STF, sigilo e a percepção de insegurança jurídica
A crise do Banco Master foi além da esfera financeira e chegou ao Supremo Tribunal Federal. Decisões do ministro Dias Toffoli centralizaram o inquérito na Corte e restringiram o acesso de uma CPMI a dados considerados sensíveis, sob alegação de proteção de sigilos.
Artigos e análises apontam que o caso, que envolve um rombo estimado em mais de R$ 40 bilhões e contratos milionários com escritório ligado à família de um ministro, “coloca em xeque a transparência do STF” e alimenta a percepção de um “circuito fechado de poder”, pouco permeável ao escrutínio externo.
A Corte nega qualquer irregularidade, sustenta que as decisões seguem a legislação e argumenta que o sigilo é necessário para proteger investigações e direitos fundamentais. Ainda assim, para parte do mercado, a combinação de decisões sigilosas e conflitos entre STF, Congresso e Executivo aumenta o prêmio de risco exigido para investir no país.

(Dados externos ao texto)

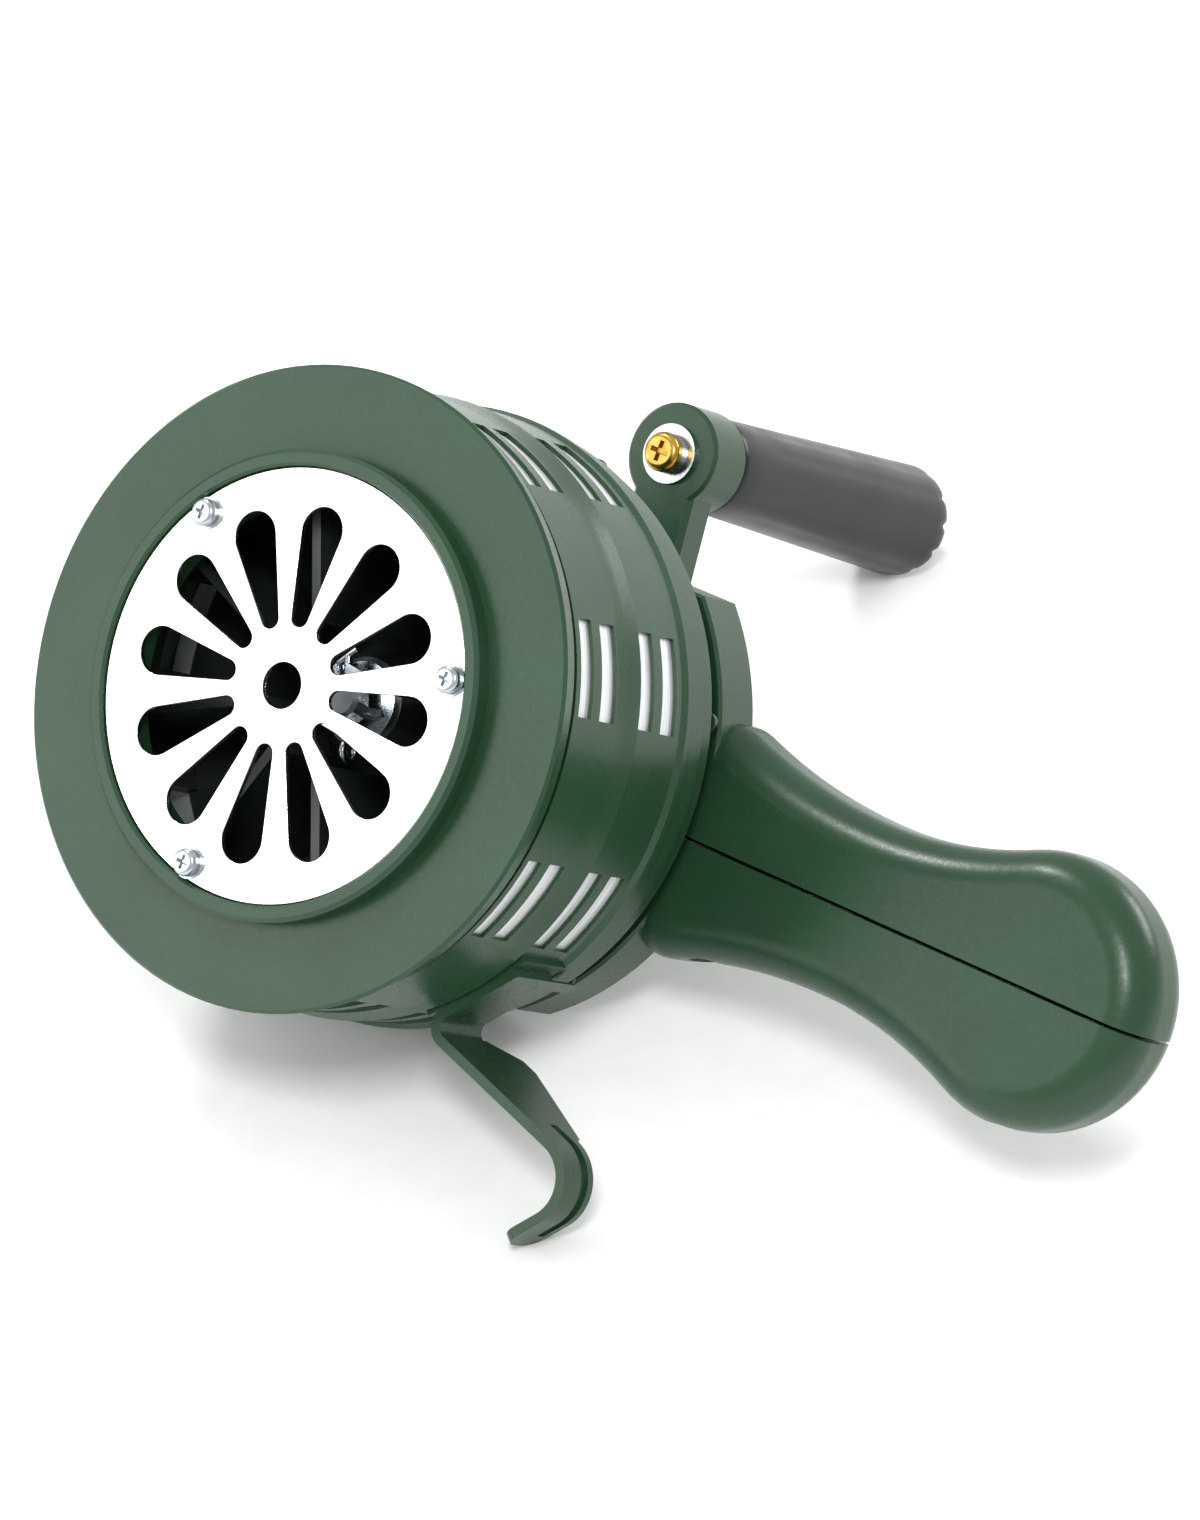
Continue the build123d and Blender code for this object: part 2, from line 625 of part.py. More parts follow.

Política, tensão institucional e humor dos investidores
No campo político, 2025 termina com forte polarização em torno da condenação do ex-presidente Jair Bolsonaro a 27 anos de prisão por tentativa de golpe de Estado, e da aprovação no Senado do chamado “PL da dosimetria”, para rever penas abusivas impostas a condenados pelos atos de 8 de janeiro de 2023.

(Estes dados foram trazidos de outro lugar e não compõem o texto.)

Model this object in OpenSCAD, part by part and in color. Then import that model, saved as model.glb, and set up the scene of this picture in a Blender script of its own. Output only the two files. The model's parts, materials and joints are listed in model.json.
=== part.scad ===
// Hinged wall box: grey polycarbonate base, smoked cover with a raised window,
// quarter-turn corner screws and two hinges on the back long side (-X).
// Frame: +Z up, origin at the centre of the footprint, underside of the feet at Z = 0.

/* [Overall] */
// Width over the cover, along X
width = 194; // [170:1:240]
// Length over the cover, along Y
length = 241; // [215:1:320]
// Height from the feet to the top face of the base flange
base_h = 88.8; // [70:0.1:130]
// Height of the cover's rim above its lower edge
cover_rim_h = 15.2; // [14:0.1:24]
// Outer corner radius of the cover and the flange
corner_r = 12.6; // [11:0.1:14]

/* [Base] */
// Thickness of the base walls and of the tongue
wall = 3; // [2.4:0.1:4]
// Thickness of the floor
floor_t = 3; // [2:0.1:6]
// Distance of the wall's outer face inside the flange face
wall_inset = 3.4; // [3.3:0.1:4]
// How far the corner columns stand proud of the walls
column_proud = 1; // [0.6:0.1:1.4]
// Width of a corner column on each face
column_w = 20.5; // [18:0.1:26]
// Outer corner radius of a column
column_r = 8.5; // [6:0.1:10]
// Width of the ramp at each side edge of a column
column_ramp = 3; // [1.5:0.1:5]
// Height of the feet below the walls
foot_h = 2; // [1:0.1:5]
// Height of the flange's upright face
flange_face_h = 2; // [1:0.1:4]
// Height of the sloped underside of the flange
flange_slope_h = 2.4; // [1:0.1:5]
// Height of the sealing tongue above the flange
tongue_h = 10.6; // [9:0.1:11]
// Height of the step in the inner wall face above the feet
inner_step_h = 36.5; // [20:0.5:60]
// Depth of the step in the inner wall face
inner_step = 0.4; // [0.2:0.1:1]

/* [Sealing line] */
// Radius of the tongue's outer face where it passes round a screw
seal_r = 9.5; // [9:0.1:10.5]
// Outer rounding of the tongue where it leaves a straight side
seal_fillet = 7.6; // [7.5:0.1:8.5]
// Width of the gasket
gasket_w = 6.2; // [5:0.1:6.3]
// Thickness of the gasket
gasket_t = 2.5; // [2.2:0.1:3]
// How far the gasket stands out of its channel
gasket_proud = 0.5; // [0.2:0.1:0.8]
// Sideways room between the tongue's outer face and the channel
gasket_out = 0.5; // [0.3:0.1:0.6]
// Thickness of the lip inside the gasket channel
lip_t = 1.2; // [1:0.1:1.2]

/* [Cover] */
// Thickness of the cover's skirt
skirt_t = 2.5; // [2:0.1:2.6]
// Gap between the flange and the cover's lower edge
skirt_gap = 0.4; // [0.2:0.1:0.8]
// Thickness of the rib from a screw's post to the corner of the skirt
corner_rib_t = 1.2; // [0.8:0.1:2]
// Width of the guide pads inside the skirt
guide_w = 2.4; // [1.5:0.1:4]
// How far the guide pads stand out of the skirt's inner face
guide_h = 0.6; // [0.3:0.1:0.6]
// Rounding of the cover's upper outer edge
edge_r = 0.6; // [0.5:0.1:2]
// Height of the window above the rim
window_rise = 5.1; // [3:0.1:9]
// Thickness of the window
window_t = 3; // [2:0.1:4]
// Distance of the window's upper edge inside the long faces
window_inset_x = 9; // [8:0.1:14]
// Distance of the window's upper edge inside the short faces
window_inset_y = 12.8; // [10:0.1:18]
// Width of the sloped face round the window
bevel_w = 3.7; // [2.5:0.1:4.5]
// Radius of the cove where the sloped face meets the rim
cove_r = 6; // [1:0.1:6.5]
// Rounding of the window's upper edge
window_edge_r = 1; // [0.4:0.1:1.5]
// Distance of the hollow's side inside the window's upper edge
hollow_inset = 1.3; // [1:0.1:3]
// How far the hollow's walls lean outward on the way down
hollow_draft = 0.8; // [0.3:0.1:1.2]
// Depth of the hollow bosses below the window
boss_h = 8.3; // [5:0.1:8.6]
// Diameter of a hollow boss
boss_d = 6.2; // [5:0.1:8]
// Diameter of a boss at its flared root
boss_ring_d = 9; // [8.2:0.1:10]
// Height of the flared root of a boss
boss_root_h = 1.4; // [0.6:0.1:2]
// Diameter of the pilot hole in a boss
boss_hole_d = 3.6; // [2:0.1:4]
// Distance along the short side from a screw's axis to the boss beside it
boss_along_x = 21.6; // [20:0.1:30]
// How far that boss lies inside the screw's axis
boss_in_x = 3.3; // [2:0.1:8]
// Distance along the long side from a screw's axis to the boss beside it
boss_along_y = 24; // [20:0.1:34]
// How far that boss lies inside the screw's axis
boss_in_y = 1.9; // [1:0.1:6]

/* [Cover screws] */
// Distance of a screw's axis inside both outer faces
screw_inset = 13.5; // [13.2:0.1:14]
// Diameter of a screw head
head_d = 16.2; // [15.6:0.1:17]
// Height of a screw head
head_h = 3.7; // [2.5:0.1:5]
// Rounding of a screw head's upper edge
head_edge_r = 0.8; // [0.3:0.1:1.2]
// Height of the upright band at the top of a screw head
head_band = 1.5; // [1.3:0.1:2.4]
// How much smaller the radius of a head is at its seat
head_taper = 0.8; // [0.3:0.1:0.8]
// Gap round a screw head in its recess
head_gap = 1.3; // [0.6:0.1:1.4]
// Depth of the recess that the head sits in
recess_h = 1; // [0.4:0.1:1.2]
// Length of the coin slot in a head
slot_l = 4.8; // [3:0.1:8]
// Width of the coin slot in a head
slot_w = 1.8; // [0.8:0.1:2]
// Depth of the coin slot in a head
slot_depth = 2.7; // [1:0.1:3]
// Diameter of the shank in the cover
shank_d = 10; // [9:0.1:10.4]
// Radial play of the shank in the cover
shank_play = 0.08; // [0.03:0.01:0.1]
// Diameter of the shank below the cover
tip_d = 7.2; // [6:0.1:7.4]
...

No exterior, o governo de Donald Trump retomou a guerra comercial com a China e ampliou tarifas sobre parceiros, gerando incertezas adicionais no comércio global e nos fluxos de capitais para emergentes.
Para investidores estrangeiros, essa combinação de tensão interna, disputa entre Poderes, risco fiscal, juros altos e ambiente global mais hostil ajuda a explicar por que parte do capital prefere esperar – ou buscar alternativas em outros mercados emergentes menos voláteis.

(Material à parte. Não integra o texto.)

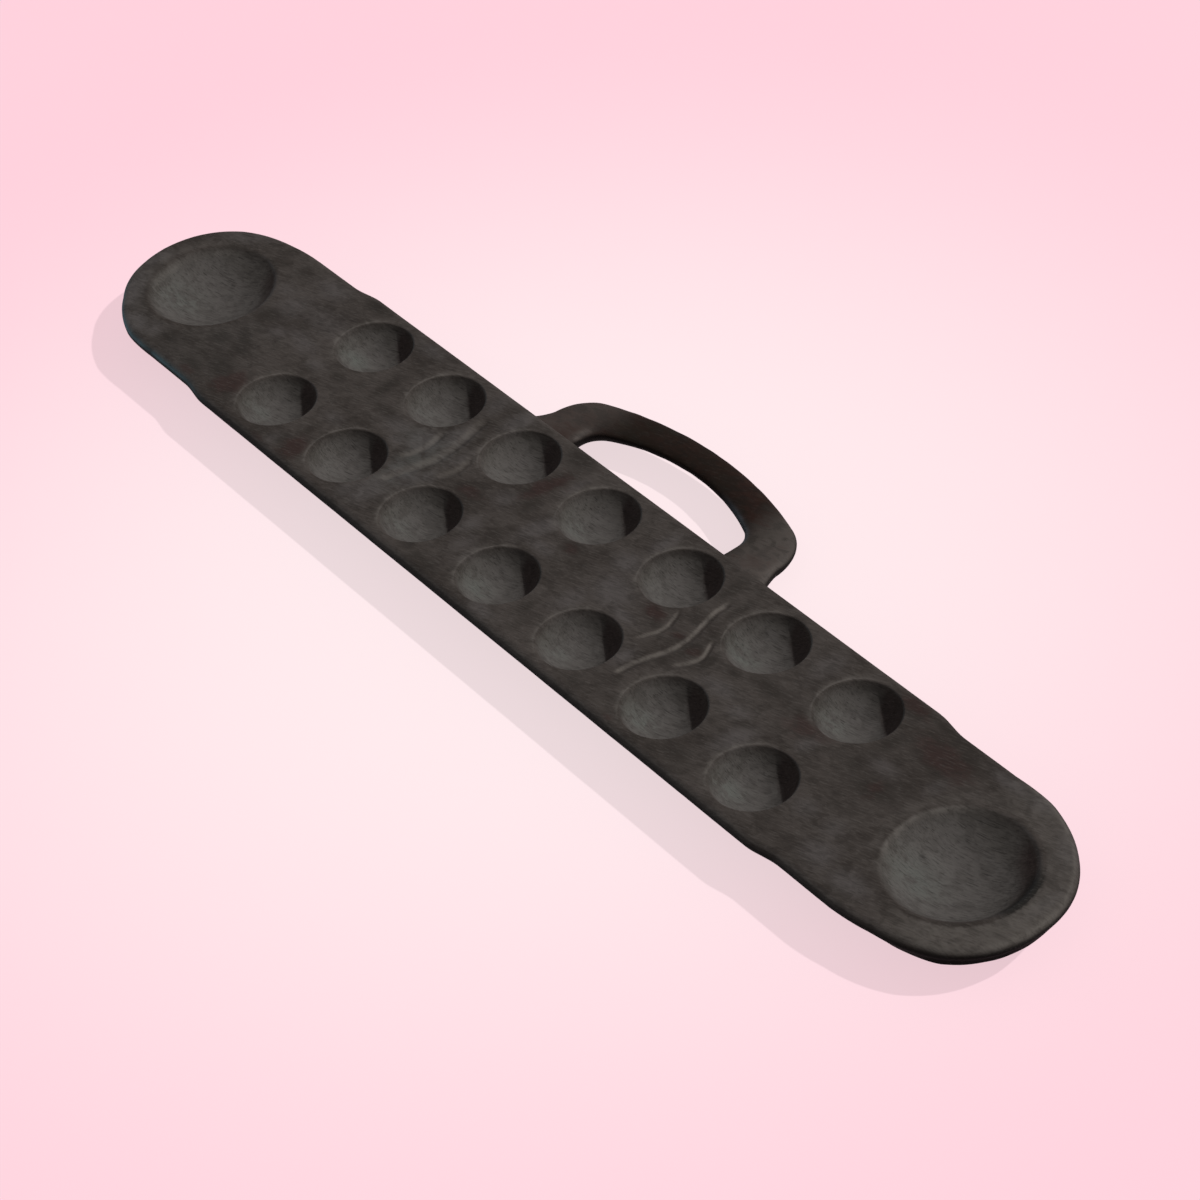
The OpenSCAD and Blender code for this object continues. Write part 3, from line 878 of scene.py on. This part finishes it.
def board_finish():
    """The plank's dark old stain, redder in places and paler in the bowls, with painted highlights
    on its edges, rims and strokes, and painted shade and shadow.
    """
    f = Finish("board_wood")
    clouds, mottle, fibres, hairs = grained(f)
    loose = 1.1 * (mottle - 0.5) + 0.6 * (clouds - 0.5)
    dark, light = (48, 43, 40), (62, 57, 54)
    pale, brown, red, cool = (74, 70, 69), (41, 37, 34), (49, 36, 34), (74, 78, 76)
    # The bowls' wall tones: painted shade on the dull walls, painted light on the rest, a cool
    # painted highlight and a painted shadow
    painted_shade_cut, painted_light_cut, cool_highlight_cut, painted_shadow = (66, 63, 59), (79, 76, 74), (82, 85, 81), (54, 46, 45)
    # Near-black painted shade under the edge, and a painted bluish reflection low on the left end
    painted_under_shade, blue_reflection_tone = (16, 17, 16), (88, 110, 117)
    # Painted highlights on the rims, the edge's rounding and the strokes' lit walls
    worn_rim, worn_nose, worn_stroke = (96, 92, 88), (90, 86, 82), (100, 95, 90)
    dark_mottle, hair = (30, 27, 25), (22, 20, 19)
    pale_fibre, dark_fibre = (94, 90, 87), (28, 25, 23)

    stain = f.mix(f.between(clouds + 0.3 * mottle, 0.48, 0.8), colour(dark), colour(light))
    stain = f.layered(stain, (
        (f.between(f.mask("pale") + 0.5 * loose, -0.1, 1.15) * 0.84, pale),
        (f.between(f.mask("brown") + loose, 0.05, 0.95) * 0.8, brown),
        (f.between(f.mask("red") + loose, 0.1, 0.9) * 0.8, red),
        (f.mask("cool") * f.between(mottle, 0.25, 0.6) * 0.5, cool),
    ))
    # The bowls' cut wood, with painted shade on the dull walls and painted light on the rest
    cut = f.mix(f.mask("painted_light") + 0.5 * (mottle - 0.5), colour(painted_shade_cut), colour(painted_light_cut))
    cut = f.layered(cut, (
        # Cool painted highlight on the bowls' lit side
        (f.mask("cool") * f.between(mottle, 0.3, 0.6) * 0.8, cool_highlight_cut),
        # Painted shadow where the rim hides the wall from the key lamp
        (f.mask("painted_shadow"), painted_shadow),
    ))
    tone = f.layered(f.mix(f.mask("hollow") * 0.95, stain, cut), (
        # Painted shade under the edge and on the right head's right wall
        (f.mask("low") * 0.95, painted_under_shade),
        # Painted bluish reflection low on the left end
        (f.mask("blue_reflection") * (0.65 + 0.8 * mottle), blue_reflection_tone),
        (f.mask("rim") * (0.25 + 0.6 * mottle), worn_rim),
        # Painted highlight on the edge's rounding
        (f.mask("nose") * (0.4 + 0.7 * mottle), worn_nose),
        # Painted highlight on the strokes' lit walls
        (f.mask("worn") * (0.3 + 0.5 * mottle), worn_stroke),
        (f.between(mottle, 0.56, 0.38) * 0.22, dark_mottle),
        (f.between(fibres, 0.5, 0.7) * 0.2, pale_fibre),
        (f.between(fibres, 0.5, 0.32) * 0.26, dark_fibre),
        (f.between(hairs, 0.59, 0.7) * (0.16 + 0.28 * f.mask("hollow")), hair),
    ))
    rough = 0.74 + 0.14 * fibres + 0.1 * mottle - 0.08 * f.mask("worn")
    height = 0.4 * fibres + 0.7 * mottle - 0.3 * f.between(hairs, 0.58, 0.72)
    return f.surface(tone, rough, height, 0.00013, 1.2)


def handle_finish():
    """The bow's redder stain, nearly black in its middle, with painted shade below, painted
    highlights at the feet and a painted bluish reflection.
    """
    f = Finish("handle_wood")
    clouds, mottle, fibres, hairs = grained(f)
    loose = 0.5 * (mottle - 0.5) + 0.4 * (clouds - 0.5)
    right_foot, left_foot, deep = (69, 64, 61), (64, 58, 55), (27, 18, 13)
    # The colour below is painted shade under the bow; the two pale ones after it are a painted
    # highlight and a painted bluish reflection
    red, green, below = (47, 27, 23), (34, 33, 25), (15, 12, 12)
    worn, blue_reflection = (100, 96, 92), (88, 98, 106)
    dark_mottle, pale_fibre, hair = (18, 15, 14), (72, 66, 62), (14, 12, 11)

    tone = f.layered(f.mix(f.mask("left"), colour(right_foot), colour(left_foot)), (
        (f.between(f.mask("deep") + loose, -0.05, 0.9), deep),
        (f.between(clouds + 0.5 * mottle, 0.68, 0.95) * 0.36, red),
        (f.between(clouds + 0.4 * mottle, 0.68, 0.5) * 0.3, green),
        (f.mask("low") * 0.92, below),
        (f.mask("worn") * (0.5 + 0.6 * mottle), worn),
        (f.mask("blue_reflection") * 0.85, blue_reflection),
        (f.between(mottle, 0.56, 0.38) * 0.3, dark_mottle),
        (f.between(fibres, 0.5, 0.7) * 0.14, pale_fibre),
        (f.between(hairs, 0.6, 0.72) * 0.35, hair),
    ))
    rough = 0.68 + 0.16 * fibres + 0.1 * mottle - 0.1 * f.mask("worn")
    height = 0.4 * fibres + 0.8 * mottle
    return f.surface(tone, rough, height, 0.00016, 1.2)


def dowel_finish():
    """Pale raw wood of the turned dowels, with fibres and rings along their length."""
    f = Finish("dowel_wood")
    fibres = f.noise(f.pattern((1.1, 16, 1.1)), 5, 0.6)
    rings = f.noise(f.pattern((3.8, 80, 3.8), at=(0.1, 0.2, 0.3)), 2, 0.5, 0.6)
    darker, paler, fibre = (196, 160, 110), (216, 184, 136), (158, 122, 80)
    tone = f.mix(f.between(rings, 0.35, 0.65), colour(darker), colour(paler))
    tone = f.mix(f.between(fibres, 0.5, 0.3) * 0.5, tone, colour(fibre))
    return f.surface(tone, 0.62 + 0.15 * fibres, fibres, 0.0002, 1.45)


def make_floor():
    """A pale pink floor, a little paler under the object than far away.

    What sees it sees its own tone with the object's faint shadow. To the light it is a dull floor,
    so that its colour isn't thrown back at the object.
    """
    f = Finish("pale_floor")
    near_tone, far_tone, dull_tone = (255, 236, 239), (255, 210, 222), (90, 88, 86)
    far = f.node("ShaderNodeVectorMath", {"operation": "LENGTH"}, {0: f.place}, "Value")
    tone = f.mix(f.between(far, 0.1, 0.62), colour(near_tone), colour(far_tone))
    lit = f.node("ShaderNodeBsdfDiffuse", {}, {"Color": tone})
    glow = f.node("ShaderNodeEmission", {}, {"Color": tone, "Strength": 1.0})
    seen = f.node("ShaderNodeMixShader", {}, {0: 0.78, 1: lit, 2: glow})
    dull = f.node("ShaderNodeBsdfDiffuse", {}, {"Color": colour(dull_tone)})
    path = f.node("ShaderNodeLightPath", {}, {}, "Is Camera Ray")
    mirror = Wire(f, path.socket.node.outputs["Is Glossy Ray"])
    through = Wire(f, path.socket.node.outputs["Is Transmission Ray"])
    shader = f.node("ShaderNodeMixShader", {}, {0: path + mirror + through, 1: dull, 2: seen})
    f.node("ShaderNodeOutputMaterial", {}, {"Surface": shader})
    mesh = bpy.data.meshes.new("floor")
    corners = [(x * FLOOR_REACH, y * FLOOR_REACH, FLOOR_LOW)
               for x, y in ((-1, -1), (1, -1), (1, 1), (-1, 1))]
    mesh.from_pydata(corners, [], [(0, 1, 2, 3)])
    mesh.materials.append(f.material)
    floor = bpy.data.objects.new("floor", mesh)
    bpy.context.scene.collection.objects.link(floor)


def stand(name, data, at, right, up, back):
    """Puts a lamp or camera at a place, with its own x, y and z along the given directions."""
    made = bpy.data.objects.new(name, data)
    bpy.context.scene.collection.objects.link(made)
    rows = np.column_stack([right, up, back, at])
    made.matrix_world = Matrix([*rows.tolist(), (0, 0, 0, 1)])
    return made


def sun(name, azimuth, elevation, energy, spread, tone):
    """A lamp with parallel light to the middle: azimuth turns from +X towards +Y, in degrees."""
    data = bpy.data.lights.new(name, "SUN")
    data.energy, data.angle, data.color = energy, math.radians(spread), tone
    a, e = math.radians(azimuth), math.radians(elevation)
    at = LAMP_DOME * np.array([math.cos(a) * math.cos(e), math.sin(a) * math.cos(e), math.sin(e)])
    back = at / np.linalg.norm(at)
    right = np.cross((0, 0, 1), back)
    right /= np.linalg.norm(right)
    stand(name, data, at, right, np.cross(back, right), back)


def light_scene():
    """One clear lamp from the back right, a cool low one from the left, and a pale even sky."""
    sun("key", KEY_AZIMUTH, KEY_ELEVATION, 3.14, 1.5, (1, 0.985, 0.965))
    sun("cool_side", 200, 1.5, 0.9, 2, (0.7, 0.88, 1))
    world = bpy.data.worlds.new("sky")
    world.use_nodes = True
    sky = world.node_tree.nodes["Background"]
    sky.inputs["Color"].default_value = colour((255, 250, 250))
    sky.inputs["Strength"].default_value = 0.3
    bpy.context.scene.world = world


def place_camera():
    """The camera at the photograph's own place and turn."""
    data = bpy.data.cameras.new("camera")
    data.lens, data.sensor_width = CAMERA_LENS, SENSOR
    data.clip_end = 5 * FLOOR_REACH
    down, forward = np.array(CAMERA_DOWN), np.array(CAMERA_FORWARD)
    made = stand("camera", data, CAMERA_AT, CAMERA_RIGHT, -down, -forward)
    bpy.context.scene.camera = made


place_camera()
light_scene()
make_floor()
make_plank(board_finish())
make_handle(handle_finish())
dowel_wood = dowel_finish()
for name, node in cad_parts.items():
    if name.startswith("dowel"):
        node.data.materials.clear()
        node.data.materials.append(dowel_wood)

scene = bpy.context.scene
scene.view_settings.view_transform = "Standard"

O que isso significa para famílias e empresas
Na prática, o cenário pessimista para 2026 se traduz em alguns pontos centrais para o leitor:
Crédito mais caro e seletivo: financiamentos imobiliários, empréstimos para capital de giro, crédito rotativo e parcelamentos tendem a seguir com juros elevados. Bancos devem ser mais rígidos na análise de risco.
Crescimento fraco do emprego formal: com PIB de 1,6% e indústria sob pressão, a criação de vagas tende a ser modesta, especialmente em setores mais dependentes de crédito, como construção e bens duráveis.
Custo de vida pressionado: embora o BC projete inflação em queda gradual, alimentos, serviços e tarifas públicas devem seguir pesando no orçamento, exigindo mais planejamento das famílias.
Mais imprevisibilidade tributária: a combinação de renúncia com o novo IR, metas fiscais apertadas e gastos em ano eleitoral aumenta a probabilidade de novos ajustes em impostos e contribuições.
Para pequenas e médias empresas, o quadro é ainda mais desafiador: margens comprimidas, crédito caro, consumo mais fraco e ambiente regulatório incerto dificultam planos de expansão.
Há espaço para melhora?
Apesar do tom predominante de cautela, economistas lembram que o cenário não é estático. Uma melhora mais clara no quadro inflacionário, combinada com sinalizações concretas de disciplina fiscal e redução de conflitos institucionais, poderia abrir espaço para cortes mais rápidos da Selic e, com isso, algum fôlego adicional ao PIB.
Por enquanto, porém, o recado dos números é nítido: 2026 tende a ser um ano de crescimento fraco, juros altos por mais tempo e ambiente político ruidoso. Em um país ainda lidando com fraudes bilionárias, ataques cibernéticos e crises bancárias, a confiança virou o ativo mais escasso da economia brasileira.